Philadelphia Experiment was a whole different thing, attempting to make a naval ship invisible and instead teleporting it or something equally weird. Supposedly a real event, though no one is really sure of what actually happened.

The aircraft movie was The Final Countdown, and is of course, purely fiction.

And I do wonder if Reign of Fire was inspired by that painting.

Tales From the Loop / Things from the Flood involved time travel and accidentally connecting to water on another planet, respectively. Could be slightly modified to land someone/something in a Medieval time frame, and then modern tech becomes the source of magic.

Another good idea that could be pulled into fantasy is Another World, though it is certainly far more Sci Fi than Fantasy.
 

Tales From the Loop / Things from the Flood involved time travel and accidentally connecting to water on another planet, respectively. Could be slightly modified to land someone/something in a Medieval time frame, and then modern tech becomes the source of magic.
Tales from Loop fascinates me because it feels so animistic, Nordic style.

In earlier periods, the mountains and lakes take on a mysterious life of their own, with haunting wondrous and frightening events. Today the environments of modern technologies, junkyards and electricity wires, are manifesting a new kind of nature being: sotospeak the troll and dragons of modern places.
 

It’s not really a space alien though, just a non-human species.
It says it travelled through space to arrive on Earth. Sure, it's only flavour, but isn't that the point? As ancient as Earth's history is by that time in Conan's timeline - Atlantis has already fallen, for instance - this alien species is older and stranger.
 

To the OP, most D&D worlds exist in a post-apocalypse setting. Otherwise, why are there so many ruins and monsters, versus (usually) widely scattered low-tech population? With that in mind... why would all the previous civilizations necessarily be low-tech/medieval?

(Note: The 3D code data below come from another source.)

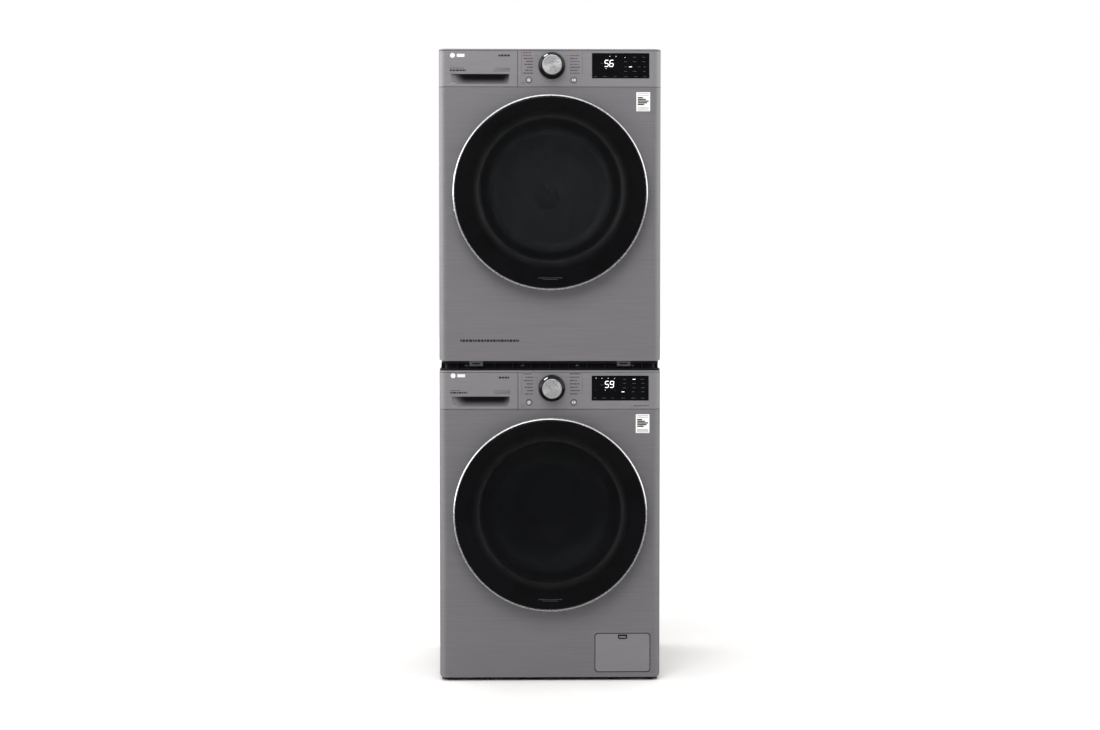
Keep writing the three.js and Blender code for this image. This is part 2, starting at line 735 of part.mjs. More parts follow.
// The drain pump: the filter's socket, the pump body and the pipe that leaves through the rear panel.
function drainPump() {
  const { x, z, socket } = FILTER;
  const body = turned([[0, -192], [42, -192], [42, -130], [28, -124], [28, -90], [0, -90]], x, z, 24);
  const barrel = turned(tube(socket, socket + 4, [-275, -190]), x, z, 24);
  const elbow = box([x, DRAIN.x], [-180, -158], [z + 10, z + 34]);
  return join(body, barrel, elbow, rod(DRAIN.radius, [-170, 284], DRAIN.x, DRAIN.z, 16));
}

function drainFilter() {
  const { x, z, socket } = FILTER;
  const plug = turned(
    [
      [0, -272],
      [socket - 1.5, -272],
      [socket - 1.5, -258],
      [socket - 6, -256],
      [socket - 6, -198],
      [0, -198],
    ],
    x,
    z,
    24,
  );
  const grip = box([x - 22, x + 22], [-279, -271], [z - 4, z + 4]);
  return join(plug, grip);
}

function filterFlap() {
  const { left, right, bottom, top, corner, thickness } = FLAP;
  const outline = roundedRectangle([left, right], [bottom, top], Array(4).fill(corner));
  const face = deep(outline, [FRONT, FRONT + thickness]);
  const lug = (x) => box([x, x + 10], [FRONT + thickness - 0.5, FRONT + 13], [bottom + 3, bottom + 13]);
  const fingerHole = box([185.5, 210.5], [FRONT - 1, FRONT + 5], [113.6, 126]);
  return cut(join(face, lug(left + 17), lug(right - 27)), fingerHole);
}

// ---- Stacking frame ---------------------------------------------------------------------------------

// Three stacked rings: a wide flange on the washer, a recessed web, and the flange that carries the dryer.
function stackingFrame() {
  const low = WASHER.top + GAP;
  const high = DRYER.bottom - GAP;
  const level = (half, [y0, y1], heights, corner) =>
    raised(roundedRectangle([-half, half], [y0, y1], Array(4).fill(corner)), heights, 4);
  return cut(
    join(
      level(299, [FRONT + 1.5, 262], [low, low + 4], 20),
      level(285, [FRONT + 18, 252], [low + 3, high - 5], 12),
      level(294, [FRONT + 4, 258], [high - 6, high], 16),
    ),
    level(256, [-240, 214], [low - 1, high + 1], 10),
  );
}

// ---- Dryer ------------------------------------------------------------------------------------------

function dryerBase() {
  const low = DRYER.bottom + 0.5;
  const floorPlan = (inset, corner) =>
    roundedRectangle([-296 + inset, 296 - inset], [FRONT + 6 + inset, DRYER.rear - 3 - inset], corner);
  const tray = cut(
    raised(floorPlan(0, [22, 22, 6, 6]), [low, low + 34]),
    raised(floorPlan(4, [18, 18, 2, 2]), [low + 4, low + 35]),
  );
  const foot = (x, y) => post(15, [WASHER.top + GAP, low + 1], x, y, 16);
  const feet = [foot(-236, -215), foot(236, -215), foot(-236, 188), foot(236, 188)];
  const saddle = box([MOTOR.x - 50, MOTOR.x + 50], [85, 175], [low + 3, MOTOR.z - MOTOR.radius - GAP]);
  return join(tray, ...feet, saddle);
}

const rollerCentre = (side) => {
  const reach = DRYER_DRUM.radius + ROLLER.radius + 0.4;
  const angle = THREE.MathUtils.degToRad(ROLLER.angle);
  return [side * reach * Math.sin(angle), DRYER.axisZ - reach * Math.cos(angle)];
};

// The front bulkhead: a plate behind the front panel, the throat that laundry goes through, the lint
// duct below it, the two roller pins, and the shelf that the water tank slides on.
function bulkhead() {
  const z = DRYER.axisZ;
  const plate = box([-294, 294], [-250, -247], [1000, 1612]);
  const rear = DRYER_DRUM.front - 4;
  const throat = rod(THROAT.bore + THROAT.wall, [FRONT + 11, rear], 0, z, 40);
  const sealFace = rod(THROAT.face, [rear - 4, rear], 0, z, 40);
  const [width, depth] = [LINT.halfWidth + 6, [LINT.front - 6, LINT.back + 6]];
  const duct = box([-width, width], depth, [z - 275, z - 140]);
  const pinEnds = [-248, ROLLER.front + ROLLER.width + 4];
  const pins = [-1, 1].map((side) => rod(ROLLER.pin, pinEnds, ...rollerCentre(side), 12));
  const shelf = box([-293, -90], [-250, 136], [1614, 1617]);
  const shelfRoot = box([-293, -90], [-250, -247], [1600, 1617]);
  return cut(
    join(plate, throat, sealFace, duct, ...pins, shelf, shelfRoot),
    rod(THROAT.bore, [-300, -200], 0, z, 40),
    box(
      [-LINT.halfWidth - 2, LINT.halfWidth + 2],
      [LINT.front - 2, LINT.back + 2],
      [z - 271, z - 120],
    ),
  );
}

function lintFilter() {
  const z = DRYER.axisZ;
  const body = cut(
    box([-LINT.halfWidth, LINT.halfWidth], [LINT.front, LINT.back], [z + LINT.low, z + LINT.top]),
    rod(THROAT.bore - 1, [-260, -200], 0, z, 40),
  );
  return join(body, box([-34, 34], [LINT.front + 6, LINT.back - 6], [z - 190, z - 168]));
}

function dryerDrum() {
  const { radius, mouth, front, rear, shaft } = DRYER_DRUM;
  const shell = turned(
    [
      [0, rear - 2],
      [radius - 1.2, rear - 2],
      [radius - 1.2, front + 1.2],
      [mouth, front + 1.2],
      [mouth, front],
      [radius, front],
      [radius, rear],
      [shaft, rear],
      [shaft, rear + 76],
      [0, rear + 76],
    ],
    0,
    DRYER.axisZ,
    56,
  );
  return join(
    shell,
    ...LIFTER_ANGLES.map((angle) => lifter(DRYER_DRUM, DRYER.axisZ, angle, 55, [front + 30, rear - 16])),
  );
}

const roller = (side) =>
  turned(
    tube(ROLLER.pin + 0.5, ROLLER.radius, [ROLLER.front, ROLLER.front + ROLLER.width]),
    ...rollerCentre(side),
    24,
  );

const motor = () =>
  cut(
    join(
      rod(MOTOR.radius, [80, 180], MOTOR.x, MOTOR.z, 28),
      rod(24, [66, 196], MOTOR.x, MOTOR.z, 16),
    ),
    rod(8.5, [60, 170], MOTOR.x, MOTOR.z, 16),
  );

// The motor shaft with the belt pulley on it and the process-air fan at its front end.
function blower() {
  const { x, z, pulley, beltY, beltWidth } = MOTOR;
  const shaft = rod(8, [-150, 168], x, z, 16);
  const wheel = turned([[0, -150], [80, -150], [80, -108], [74, -108], [74, -145], [0, -145]], x, z, 28);
  const flanged = turned(
    [
      [0, beltY - 4],
      [pulley + 4, beltY - 4],
      [pulley + 4, beltY - 1],
      [pulley, beltY - 1],
      [pulley, beltY + beltWidth + 1],
      [pulley + 4, beltY + beltWidth + 1],
      [pulley + 4, beltY + beltWidth + 4],
      [0, beltY + beltWidth + 4],
    ],
    x,
    z,
    20,
  );
  return join(shaft, wheel, flanged);
}

// A flat belt: the two outer tangents of the drum and the pulley, and the arcs between them.
function belt() {
  const [dx, dz] = [MOTOR.x, MOTOR.z - DRYER.axisZ];
  const distance = Math.hypot(dx, dz);
  const heading = Math.atan2(dz, dx);
  const loop = (offset) => {
    const big = DRYER_DRUM.radius + offset;
    const small = MOTOR.pulley + offset;
    const spread = Math.acos((big - small) / distance);
    const path = new THREE.Shape();
    path.absarc(0, DRYER.axisZ, big, heading + spread, heading - spread + 2 * Math.PI);
    path.absarc(MOTOR.x, MOTOR.z, small, heading - spread, heading + spread);
    return path;
  };
  const y = [MOTOR.beltY, MOTOR.beltY + MOTOR.beltWidth];
  return cut(deep(loop(0.9 + MOTOR.belt), y, 20), deep(loop(0.9), [y[0] - 1, y[1] + 1], 20));
}

// The refrigerant circuit is brazed into one piece: compressor, two coils and the pipes between them.
function heatPump() {
  const floor = DRYER.bottom + 5;
  const { x, y, flange, can, height } = COMPRESSOR;
  const compressor = upright(
    [
      [0, floor],
      [flange, floor],
      [flange, floor + 12],
      [can, floor + 18],
      [can, floor + height - 22],
      [30, floor + height - 4],
      [0, floor + height],
    ],
    x,
    y,
    24,
  );
  const coil = (start) => box(COIL.x, [start, start + COIL.depth], [floor, floor + COIL.height]);
  const pipes = [
    box([-30, -18], [-40, 20], [floor + 60, floor + 72]),
    rod(6, [-60, 162], -112, floor + 98, 12),
    box([x, -108], [152, 164], [floor + 92, floor + 104]),
  ];
  return join(compressor, ...COIL.fronts.map(coil), ...pipes);
}

// ---- Assembly ---------------------------------------------------------------------------------------

place("washer_cabinet", washerCabinet(), "graphite");
place("dryer_cabinet", dryerCabinet(), "graphite");
place("washer_front_panel", washerFront(), "graphite");
place("dryer_front_panel", dryerFront(), "graphite");

for (const machine of [WASHER, DRYER]) {
  const { name } = machine;
  place(`${name}_top_panel`, topPanel(machine), "topCoat");
  place(`${name}_console`, consoleCover(machine), "graphite");
  place(`${name}_display`, displayModule(machine), "blackGlass");
  place(`${name}_knob`, knob(machine), "blackPlastic");
  place(`${name}_power_button`, button(machine, BUTTON.power), "graphite");
  place(`${name}_start_button`, button(machine, BUTTON.start), "graphite");
  place(`${name}_door_ring`, doorRing(machine), "chrome");
  place(`${name}_door_glass`, doorGlass(machine), "blackGlass");
  place(`${name}_door_frame`, doorFrame(machine), "blackPlastic");
  place(`${name}_hinge_bracket`, hingeBracket(machine), "galvanised");
}

place("washer_door_bowl", washerBowl(), "bowlGlass");
place("washer_drawer_front", drawerFront(WASHER), "graphite");
place("washer_drawer_tray", detergentTray(), "whitePlastic");
place("washer_dispenser", dispenser(), "whitePlastic");
place("washer_gasket", washerGasket(), "rubber");
place("washer_tub", tub(), "greyPlastic");
place("washer_counterweight", counterweight(), "concrete");
place("washer_drum", washerDrum(), "steel");
place("washer_stator", stator(), "copper");
place("washer_rotor", rotor(), "galvanised");
for (const [side, word] of [[-1, "left"], [1, "right"]]) {
  place(`washer_spring_${word}`, spring(side), "galvanised");
  place(`washer_damper_${word}`, damperRod(side), "galvanised");
  place(`dryer_roller_${word}`, roller(side), "rubber");
}
place("washer_base", washerBase(), "blackPlastic");
for (const [word, x, y] of footPlaces) {
  place(`washer_foot_${word}`, levellingFoot(x, y), "greyPlastic");
}
place("washer_drain_pump", drainPump(), "blackPlastic");
place("washer_drain_filter", drainFilter(), "whitePlastic");
place("washer_filter_flap", filterFlap(), "graphite");

place("stacking_frame", stackingFrame(), "blackPlastic");

place("dryer_door_bowl", dryerBowl(), "bowlGlass");
place("dryer_tank_front", drawerFront(DRYER), "graphite");
place("dryer_tank", waterTank(), "whitePlastic");
place("dryer_base", dryerBase(), "blackPlastic");
place("dryer_bulkhead", bulkhead(), "greyPlastic");
place("dryer_lint_filter", lintFilter(), "greyPlastic");
place("dryer_drum", dryerDrum(), "steel");
place("dryer_motor", motor(), "galvanised");
place("dryer_blower", blower(), "blackPlastic");
place("dryer_belt", belt(), "rubber");
place("dryer_heat_pump", heatPump(), "copper");

export default stack;
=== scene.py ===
import math
import random

import bmesh
import bpy
from mathutils import Matrix, Vector


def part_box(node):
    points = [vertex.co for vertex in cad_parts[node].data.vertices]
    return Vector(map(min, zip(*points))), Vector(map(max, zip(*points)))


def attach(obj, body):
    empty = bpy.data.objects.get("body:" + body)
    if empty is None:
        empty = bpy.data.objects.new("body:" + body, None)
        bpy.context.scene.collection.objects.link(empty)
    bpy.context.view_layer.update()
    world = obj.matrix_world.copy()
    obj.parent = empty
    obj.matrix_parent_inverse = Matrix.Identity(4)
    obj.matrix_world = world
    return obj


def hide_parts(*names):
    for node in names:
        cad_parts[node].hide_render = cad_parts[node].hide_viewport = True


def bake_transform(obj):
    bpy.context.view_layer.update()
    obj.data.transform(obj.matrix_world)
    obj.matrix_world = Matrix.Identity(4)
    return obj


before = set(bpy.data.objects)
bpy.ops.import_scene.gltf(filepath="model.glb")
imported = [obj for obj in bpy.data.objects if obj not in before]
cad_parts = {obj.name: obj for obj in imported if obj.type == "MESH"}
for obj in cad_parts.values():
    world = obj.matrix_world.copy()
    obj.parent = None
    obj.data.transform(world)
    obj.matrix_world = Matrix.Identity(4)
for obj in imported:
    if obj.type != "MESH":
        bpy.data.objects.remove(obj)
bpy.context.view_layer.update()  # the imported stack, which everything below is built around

# Lengths below are millimetres until makePiece scales them. +Z is up and the fronts face -Y.


def edges(node):  # a part's sides, as low and high pairs
    low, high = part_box(node)
    return {axis: (low[i] * 1000, high[i] * 1000) for i, axis in enumerate("xyz")}


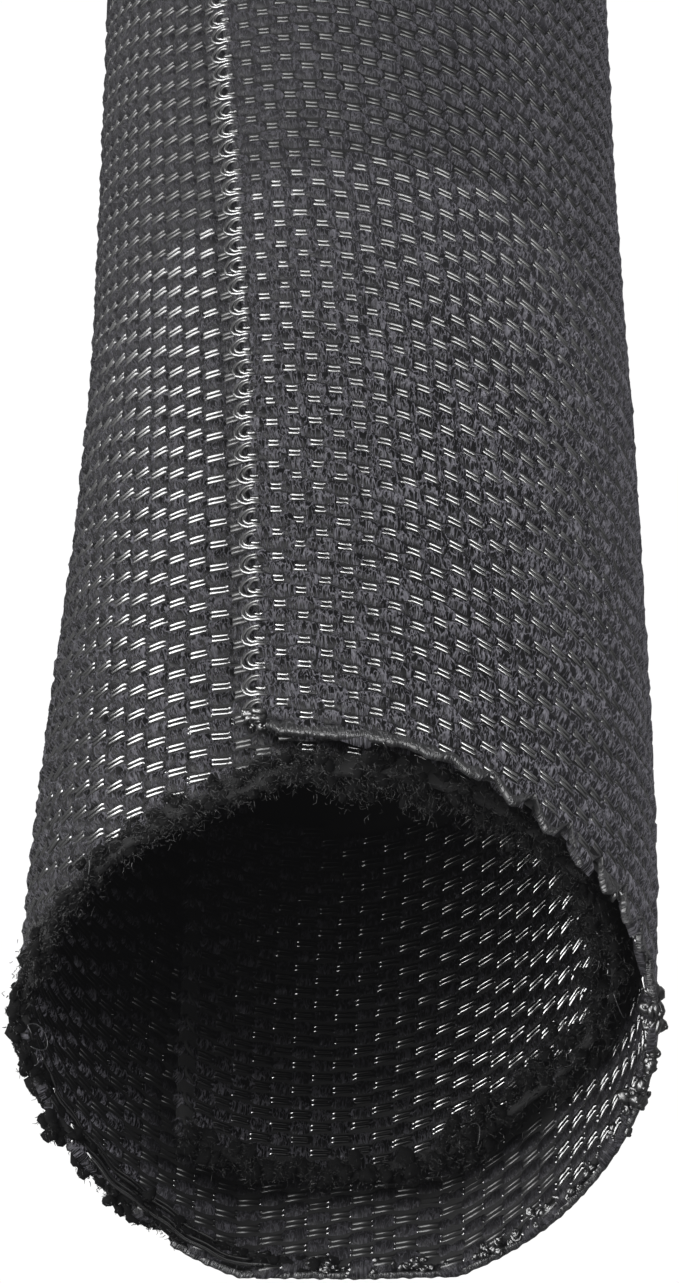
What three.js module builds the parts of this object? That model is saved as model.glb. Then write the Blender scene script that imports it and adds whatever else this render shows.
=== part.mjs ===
import * as THREE from 'three';
import { mergeVertices } from 'three/addons/utils/BufferGeometryUtils.js';

// A split woven cable sleeve: one strip of cloth, curled on itself for a little over one and a half turns.
// Millimetres, +Z up. The sleeve lies on the floor along Y with its open mouth at the -Y end.
// Strip angles run in degrees along the curled strip, from its outer long edge to its tucked one.
// Section angles are in degrees, clockwise from the top as seen from the mouth.

// Driving dimensions
const bore = 25;
const wall = 0.7;
const lapGap = 0.35;
const length = 305;

// The strip round the section
const facetAngle = 6;
const seamAngle = -21;
const stripAngle = 606;
const tuckStart = 288;
const tuckEnd = 350;

// The seam wanders round the tube as it goes back from the mouth
const seamDrift = -12.5;
const driftLength = 85;
const driftPower = 1.5;
const driftFadeOuter = 90;
const driftFadeInner = [240, 330];

// The mouth is spread, most of all on the left, and the tucked lap stands in from the outer one: [strip angle, size]
const spreadLength = 70;
const spreadKeys = [
  [0, 0.3], [40, 0.2], [80, 0.3], [111, 0.5], [150, 0.6], [201, 1.3], [225, 1.1], [246, 1.1], [262, 1.5], [278, 2],
  [291, 2.3], [325, 1.3], [350, 0.2],
];
const standInLength = 30;
const standInKeys = [[360, 0], [400, 0.4], [460, 1.2], [500, 1.2], [540, 0.8], [580, 0.3], [stripAngle, 0]];

// How far back the mouth's cut edge lies from the foremost point: [strip angle, distance]
const cutKeys = [
  [0, 7.5], [6, 5.6], [14, 4.6], [24, 4.2], [42, 3.2], [72, 1.6], [96, 2.4], [118, 1.6], [150, 0.6], [200, 0],
  [240, 0.2], [280, 1], [310, 2], [340, 3], [400, 3.4], [450, 4.5], [480, 6], [517, 7.5], [541, 6], [566, 5.2],
  [stripAngle, 4.5],
];

// Stations along the sleeve where the section is drawn, the first of them on the cut edge
const stations = [0, 9, 13, 18, 24, 31, 40, 50, 60, spreadLength, driftLength, length];

const outerRadius = bore / 2 + wall * 2 + lapGap;
const underRadius = bore / 2 + wall;
const axisHeight = outerRadius * Math.cos(THREE.MathUtils.degToRad(facetAngle / 2));
const facetCount = stripAngle / facetAngle;

const blend = THREE.MathUtils.smoothstep;

function alongKeys(keys, angle) {
  if (angle < keys[0][0] || angle > keys[keys.length - 1][0]) return 0;
  const next = Math.max(keys.findIndex(([at]) => at >= angle), 1);
  const [at0, size0] = keys[next - 1];
  const [at1, size1] = keys[next];
  return THREE.MathUtils.mapLinear(angle, at0, at1, size0, size1);
}

function fade(along, reach) {
  return along < reach ? Math.cos((Math.PI / 2) * (along / reach)) ** 2 : 0;
}

function driftAt(strip, along) {
  const nearOuterEdge = 1 - blend(strip, 0, driftFadeOuter);
  const nearTuckedLap = blend(strip, ...driftFadeInner);
  const wander = Math.min(along / driftLength, 1) ** driftPower;
  return seamDrift * Math.max(nearOuterEdge, nearTuckedLap) * wander;
}

// Radius of the strip's outer face. Where the spread mouth would pass below the floor it lies flat on it.
function radiusAt(strip, along, angle) {
  const curled = THREE.MathUtils.lerp(outerRadius, underRadius, blend(strip, tuckStart, tuckEnd));
  const spread = alongKeys(spreadKeys, strip) * fade(along, spreadLength);
  const standIn = alongKeys(standInKeys, strip) * fade(along, standInLength);
  const radius = curled + spread - standIn;
  const down = -Math.cos(angle);
  return down > 0 ? Math.min(radius, axisHeight / down) : radius;
}

// One point of the cloth: strip angle, distance from the mouth, and depth below its outer face
function clothPoint(strip, station, depth) {
  const along = station === 0 ? alongKeys(cutKeys, strip) : station;
  const angle = THREE.MathUtils.degToRad(seamAngle + strip + driftAt(strip, along));
  const radius = radiusAt(strip, along, angle) - depth;
  return [radius * Math.sin(angle), along - length / 2, axisHeight + radius * Math.cos(angle)];
}

function wovenStrip() {
  const points = [];
  const faces = [];
  const columns = facetCount + 1;
  for (const depth of [0, wall]) {
    for (const station of stations) {
      for (let column = 0; column < columns; column += 1) {
        points.push(...clothPoint(column * facetAngle, station, depth));
      }
    }
  }
  const point = (side, row, column) => (side * stations.length + row) * columns + column;
  const quad = (a, b, c, d) => faces.push(a, c, b, a, d, c);
  const back = stations.length - 1;
  const edge = facetCount;
  for (let row = 0; row < back; row += 1) {
    for (let column = 0; column < edge; column += 1) {
      quad(point(0, row, column), point(0, row + 1, column), point(0, row + 1, column + 1), point(0, row, column + 1));
      quad(point(1, row, column), point(1, row, column + 1), point(1, row + 1, column + 1), point(1, row + 1, column));
    }
    quad(point(0, row, 0), point(1, row, 0), point(1, row + 1, 0), point(0, row + 1, 0));
    quad(point(0, row, edge), point(0, row + 1, edge), point(1, row + 1, edge), point(1, row, edge));
  }
  for (let column = 0; column < edge; column += 1) {
    quad(point(0, 0, column), point(0, 0, column + 1), point(1, 0, column + 1), point(1, 0, column));
    quad(point(0, back, column), point(1, back, column), point(1, back, column + 1), point(0, back, column + 1));
  }
  const geometry = new THREE.BufferGeometry();
  geometry.setAttribute('position', new THREE.Float32BufferAttribute(points, 3));
  geometry.setIndex(faces);
  const solid = mergeVertices(geometry);
  solid.computeVertexNormals();
  return solid;
}

const clothMaterial = new THREE.MeshStandardMaterial({ color: 0x38383b, roughness: 0.75, metalness: 0 });
const sleeve = new THREE.Mesh(wovenStrip(), clothMaterial);
sleeve.name = 'woven_sleeve';

const part = new THREE.Group();
part.add(sleeve);

export default part;
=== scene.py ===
import math
import bpy
import numpy as np
from mathutils import Matrix, Vector


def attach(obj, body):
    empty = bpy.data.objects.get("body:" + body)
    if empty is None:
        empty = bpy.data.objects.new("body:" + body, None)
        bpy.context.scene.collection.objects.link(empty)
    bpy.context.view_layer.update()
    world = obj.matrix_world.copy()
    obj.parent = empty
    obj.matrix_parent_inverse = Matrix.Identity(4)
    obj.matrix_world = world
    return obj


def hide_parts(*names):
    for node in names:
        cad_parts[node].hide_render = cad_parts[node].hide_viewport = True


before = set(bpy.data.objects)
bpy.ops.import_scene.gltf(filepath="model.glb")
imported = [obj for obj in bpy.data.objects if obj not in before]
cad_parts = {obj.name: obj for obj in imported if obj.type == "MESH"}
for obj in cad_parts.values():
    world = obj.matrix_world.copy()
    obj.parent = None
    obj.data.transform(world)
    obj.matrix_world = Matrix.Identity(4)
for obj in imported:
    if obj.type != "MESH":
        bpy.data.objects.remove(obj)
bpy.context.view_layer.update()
mm = 0.001
scene = bpy.context.scene
dice = np.random.default_rng(7)

# The curled strip in mm and degrees: the solid's own values, with swellKeys and easeKeys over them.
# Each list of keys pairs a strip angle, counted from the seam edge, with a size there.
sleeve = {
    "bore": 25, "wall": 0.7, "lapGap": 0.35, "length": 305,
    "seamAngle": -21, "stripAngle": 606, "tuck": (288, 350), "floorFacet": 6,
    "seamDrift": -12.5, "driftLength": 85, "driftPower": 1.5,
    "spreadLength": 70,
    "spreadKeys": [(0, 0.3), (40, 0.2), (80, 0.3), (111, 0.5), (150, 0.6), (201, 1.3), (225, 1.1),
                   (246, 1.1), (262, 1.5), (278, 2), (291, 2.3), (325, 1.3), (350, 0.2), (351, 0)],
    "swellRise": (0, 22), "swellFall": (50, 90),
    "swellKeys": [(0, 0), (60, 0.15), (90, 0.4), (130, 0.35), (170, 0), (606, 0)],
    "easeLength": 60,
    "easeKeys": [(0, 0), (80, 0), (98, -0.28), (125, -0.22), (150, -0.3), (178, -0.3), (198, -0.1),
                 (210, 0), (420, 0), (480, 0.9), (510, 0.5), (540, 0), (575, -0.4), (606, -0.3)],
    "standInLength": 30,
    "standInKeys": [(360, 0), (400, 0.4), (460, 1.2), (500, 1.2), (540, 0.8), (580, 0.3), (606, 0)],
    "cutKeys": [(0, 7.5), (6, 5.6), (14, 4.6), (24, 4.2), (42, 3.2), (72, 1.6), (96, 2.4), (118, 1.6),
                (150, 0.6), (200, 0), (240, 0.2), (280, 1), (310, 2), (340, 3), (400, 3.4), (450, 4.5),
                (480, 6), (517, 7.5), (541, 6), (566, 5.2), (606, 4.5)],
}
outerRadius = sleeve["bore"] / 2 + sleeve["wall"] * 2 + sleeve["lapGap"]
underRadius = sleeve["bore"] / 2 + sleeve["wall"]
axisHeight = outerRadius * math.cos(math.radians(sleeve["floorFacet"] / 2))
halfWall = sleeve["wall"] / 2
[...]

My current campaign is such a world. The campaign takes place a thousand-ish years after an apocalypse event... which itself was thousands of years after the initial apocalypse event. While the second society was medieval, the first was super-tech / nature-friendly. Most of the campaign involves the newest (third age) explorers pushing into the survivors from the second age, with occasional artifacts found from the first; the latest few stories actually involved exploring some still-intact 1st age facilities.

So the PCs have some high-tech capentry tools, some weapons made of reforged hi-tech materials, and a couple "wondrous items" that can't be recharged (like a "shoxbox" = defibrilator = revivify) from that glorious scifi hitech past. And they've fought some robots, a cyborg-ized recurring BBEG, and discovered that their amnesiac friend (PC) was actually a bad cyborg/android/clone copy of a 200-years-dead explorer of a 1st Age facility. But with Dragons! (one was flesh and blood... but one was an "organic robot" - technically a cyborg, but T-100 Terminator style)

Now, what I generally strive to avoid is the "current age" society to have swords, lasers, spells, fighter planes, plate armor, spaceships, potions, and cars. (Unless that's the point of the setting.) Maybe some experimental, unreliable "guns" ("boomtubes" in the current campaign, sealed, 6 shots, can't be reloaded, and only produced by a specific dwarf clan with a monopoly contract with the Empire... which allows the Empire's ships to have shipboard "cannons" when no one else does... but they have to constantly buy new ones!), but science is capped. Logical? No, but can be explained away easily with corruption and magic: No wizard wants a world where a peasant with a rifle can invalidate his decades of research and growth!